The 2021 Atlanta spa shootings, which resulted in the deaths of eight — six of them Asian women — were carried out by a white man, a sex addict purportedly trying to remove “temptation.” But in the years since, mainstream awareness of both the movement and the crimes it worked to address has largely subsided.
Enter Kaila Yu’s candid and intimate “Fetishized.” This voicey memoir-in-essays probes the roiling intersections of race, gender and sexuality, particularly the phenomenon known as “Yellow Fever,” a term used to describe the way in which Asian women are regarded by the white men who call themselves “Asiaphiles.”
Yu’s debut fuses critique, historical examination and feminist contemplation with an unsparing account of her personal journey. By deliberately shattering her mirror of self-perception, Yu reflects — in the manner of Virginia Woolf’s “looking glasses at odd corners”— on the stereotypes that are the root of the West’s fixation on, and violence toward, Asian women.

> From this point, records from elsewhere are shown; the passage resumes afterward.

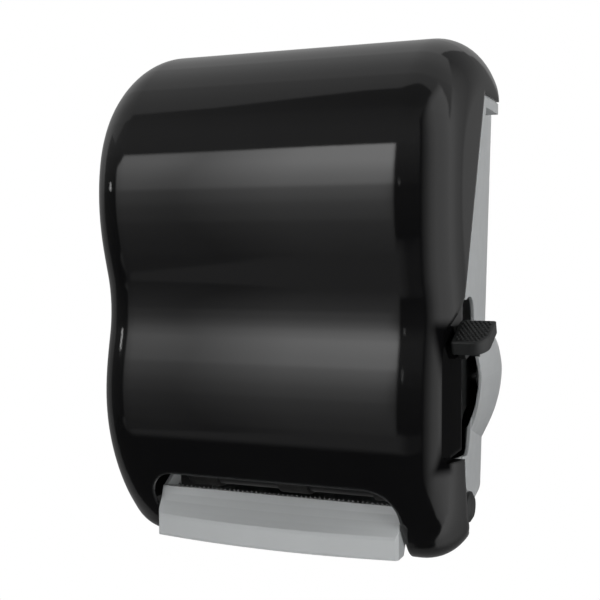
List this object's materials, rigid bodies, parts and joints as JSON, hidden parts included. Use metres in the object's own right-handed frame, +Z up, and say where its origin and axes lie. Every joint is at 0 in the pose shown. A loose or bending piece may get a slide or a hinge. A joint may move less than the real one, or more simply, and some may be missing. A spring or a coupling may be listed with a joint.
{
  "type": "lever roll towel dispenser",
  "caption": "Wall-mounted lever roll paper towel dispenser: curved hinged cover, grey tray with side lever, feed rollers and gears, roll arms, chute with tear bar.",
  "frame": {"origin": "middle of the four wall screws, on the back face of the chassis, which is the wall plane", "axes": "+X to the right of a user facing the dispenser, +Y into the wall, +Z up"},
  "size_m": [0.326, 0.2348, 0.4195],
  "materials": {
    "black_gloss": "gloss",
    "grey_plastic": "matte",
    "black_plastic": "satin",
    "white_plastic": "satin",
    "steel": "brushed",
    "rubber": "matte",
    "brass": "satin"
  },
  "bodies": {
    "chassis": {"chassis": "grey_plastic", "side_frame_right": "black_plastic", "side_frame_left": "black_plastic", "nose_chute": "grey_plastic", "tear_bar": "steel", "tear_bar_screws": "steel", "nose_screws": "steel", "back_screws": "steel", "drive_bushes": "brass", "lever_pivot_pin": "steel", "idler_pin": "steel", "hinge_pins": "black_plastic", "roll_arm_right": "grey_plastic", "roll_arm_bracket": "steel", "roll_arm_pin": "steel", "stub_cradle": "grey_plastic", "towel_guide": "grey_plastic", "lock_keeper": "steel"},
    "cover": {"front_cover": "black_gloss", "lock_housing": "steel", "lock_nut": "steel"},
    "lock": {"lock_core": "steel"},
    "lever": {"lever": "black_plastic", "lever_sector": "black_plastic", "lever_spring": "steel"},
    "idler": {"idler_gear": "white_plastic"},
    "clutch_gear": {"clutch_gear": "white_plastic"},
    "drive_roller": {"drive_roller": "black_plastic", "drive_bands": "rubber"},
    "pressure_roller": {"pressure_roller": "white_plastic"},
    "left_arm": {"roll_arm_left": "grey_plastic"},
    "left_hub": {"roll_hub_left": "black_plastic"},
    "right_hub": {"roll_hub_right": "black_plastic"},
    "transfer_bar": {"transfer_bar": "black_plastic"}
  },
  "joints": [
    {"name": "cover_hinge", "type": "hinge", "parent": "chassis", "child": "cover", "pos_m": [0, -0.124, -0.1717], "axis": [1, 0, 0], "range_deg": [0, 90]},
    {"name": "lock_turn", "type": "hinge", "parent": "cover", "child": "lock", "pos_m": [0, -0.087, 0.2], "axis": [0, 0, -1], "range_deg": [0, 90]},
    {"name": "lever_stroke", "type": "hinge", "parent": "chassis", "child": "lever", "pos_m": [0.124, -0.058, -0.072], "axis": [1, 0, 0], "range_deg": [0, 30], "stiffness_Nm_per_rad": 0.9, "springref_deg": -14.32},
    {"name": "idler_turn", "type": "hinge", "parent": "chassis", "child": "idler", "pos_m": [0.116, -0.1, -0.15833], "axis": [1, 0, 0], "range_deg": [-211, 1]},
    {"name": "clutch_turn", "type": "hinge", "parent": "chassis", "child": "clutch_gear", "pos_m": [0.1125, -0.14, -0.152], "axis": [1, 0, 0], "range_deg": [-1, 421]},
    {"name": "drive_roller_turn", "type": "hinge", "parent": "chassis", "child": "drive_roller", "pos_m": [0, -0.14, -0.152], "axis": [1, 0, 0], "continuous": true},
    {"name": "pressure_roller_turn", "type": "hinge", "parent": "chassis", "child": "pressure_roller", "pos_m": [0, -0.1542, -0.1274], "axis": [1, 0, 0], "continuous": true},
    {"name": "left_arm_swing", "type": "hinge", "parent": "chassis", "child": "left_arm", "pos_m": [-0.106, -0.013, 0.0723], "axis": [0, 0, -1], "range_deg": [0, 12]},
    {"name": "left_hub_turn", "type": "hinge", "parent": "left_arm", "child": "left_hub", "pos_m": [-0.1, -0.118, 0.0723], "axis": [1, 0, 0], "continuous": true},
    {"name": "right_hub_turn", "type": "hinge", "parent": "chassis", "child": "right_hub", "pos_m": [0.1, -0.118, 0.0723], "axis": [1, 0, 0], "continuous": true},
    {"name": "transfer_bar_lift", "type": "hinge", "parent": "chassis", "child": "transfer_bar", "pos_m": [0, -0.1, -0.105], "axis": [-1, 0, 0], "range_deg": [0, 20]}
  ],
  "couplings": [
    {"joint": "idler_turn", "follows": "lever_stroke", "ratio": -7},
    {"joint": "clutch_turn", "follows": "lever_stroke", "ratio": 14},
    {"joint": "pressure_roller_turn", "follows": "drive_roller_turn", "ratio": -1.5455}
  ]
}
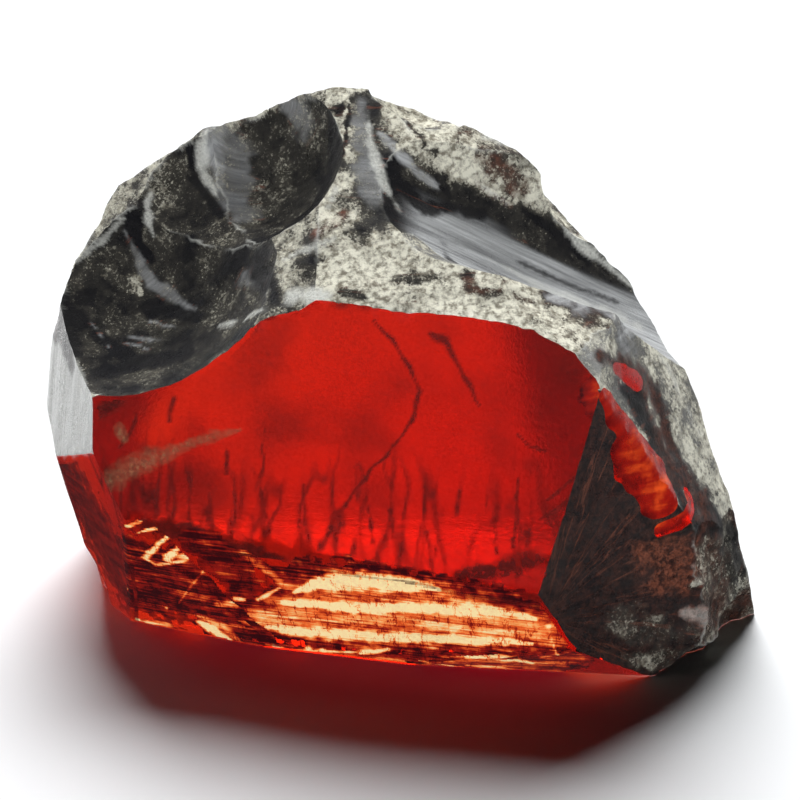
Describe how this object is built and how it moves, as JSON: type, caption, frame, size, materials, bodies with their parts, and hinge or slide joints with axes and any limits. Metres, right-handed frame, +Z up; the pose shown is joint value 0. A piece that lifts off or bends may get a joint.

The opening chapter, “Daddy,” revisits the Taiwan-born Yu’s youth in Southern California. Tracing her need for acceptance to childhood, Yu recounts feeling invisible and unloved by her emotionally distant father, recalling an episode in which he hugged her brother, but refused to touch her.
Interweaving this story with a close reading of “The Little Mermaid,” Yu deftly highlights film and television’s role in instilling certain notions of female desirability and value in women and girls. “If I couldn’t dazzle,” she writes of both her family’s and their adoptive cultures, “I would remain insignificant and continue to slip through life unnoticed.”